The Nile Basin countries, Allam said, think that if other states can make profits selling gas and oil, why shouldn’t they do the same with water. He argued that Ethiopia seeks to export electricity to both Egypt and Sudan and get foreign currency in return.

The interview took place on the sidelines of a one-day conference about the implications of the GERD organised by the Egyptian Centre for Strategic Studies (ECSS), a leading Cairo think-tank, attended by Egyptian government officials, politicians, legal scholars and diplomats. It received major media coverage.

Allam referred to President Abdel-Fattah Al-Sisi’s announcement about the need for mediation in order to start proper studies of the impacts of the GERD, which Ethiopia is not currently allowing to happen. “These studies will tell us whether the GERD is good or bad for Egypt,” Allam stated.

The former top-level state official believes that the GERD will certainly decrease Egypt’s share of the Nile River, which is the lion’s share among the Nile Basin countries by virtue of the 1959 Agreement on the use of the river, though he stressed that Egypt has other options.

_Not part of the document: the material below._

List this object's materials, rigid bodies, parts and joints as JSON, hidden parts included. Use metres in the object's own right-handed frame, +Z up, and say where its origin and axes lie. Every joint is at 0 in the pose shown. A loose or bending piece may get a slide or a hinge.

“What we [Egypt] need to do is not to buy the electricity that will be generated by the GERD, and the dam will then become useless,” he suggested. He added that Egypt “shouldn’t let a mess take place” because if it did so the consequences would be serious. Farmers might not be able to exploit agricultural land in Egypt due to water shortages, for example.

Negotiations between Cairo and Addis Ababa came to a stalemate due to disagreements about the process of filling the reservoir behind the dam, as Cairo has asked for this to be linked to the level of the water in the reservoir behind the Aswan High Dam so that Egypt’s water quota is not drastically affected.

This demand was rejected by the Ethiopian side, as it would make “the GERD the hostage of the Aswan High Dam”, a note issued by the Ethiopian Foreign Ministry earlier this month said.

 Cairo has also asked for an annual quota of 40 billion cubic metres of water from the GERD after the first stage of filling the reservoir, a demand that Addis Ababa has described as “unrealistic” in years of drought.

Allam recommended Egypt’s improving its relations with Sudan in order to guarantee the latter’s backing during the negotiations.

He said that Egyptian-Ethiopian relations have long been tense. Ethiopia’s former emperor Haile Selassie took a number of actions against Egypt at the UN Security Council during the Nasser period, for example, he said.

He added that Selassie had backed France and Britain after Egypt nationalised the Suez Canal Company in the 1950s, which led to the Tripartite Aggression against Egypt in 1956.

“In the past, they [the Ethiopians] were not capable of taking steps concerning the River Nile because they were weaker than they are today. In recent years, we [the Egyptians] have been deeply involved in a revolution, in addition to not being completely scientifically developed,” he said.

“Without the proper science, no one will put your interests into consideration, which was not the case during the rule of former president Gamal Abdel-Nasser. Moreover, Ethiopia now has a high rate of population growth and other issues that are putting pressure on the country,” he added.

“They [the Ethiopians] consider the River Nile to be their own property as a result.”

 

*A version of this article appears in print in the 24 October, 2019 edition of Al-Ahram Weekly.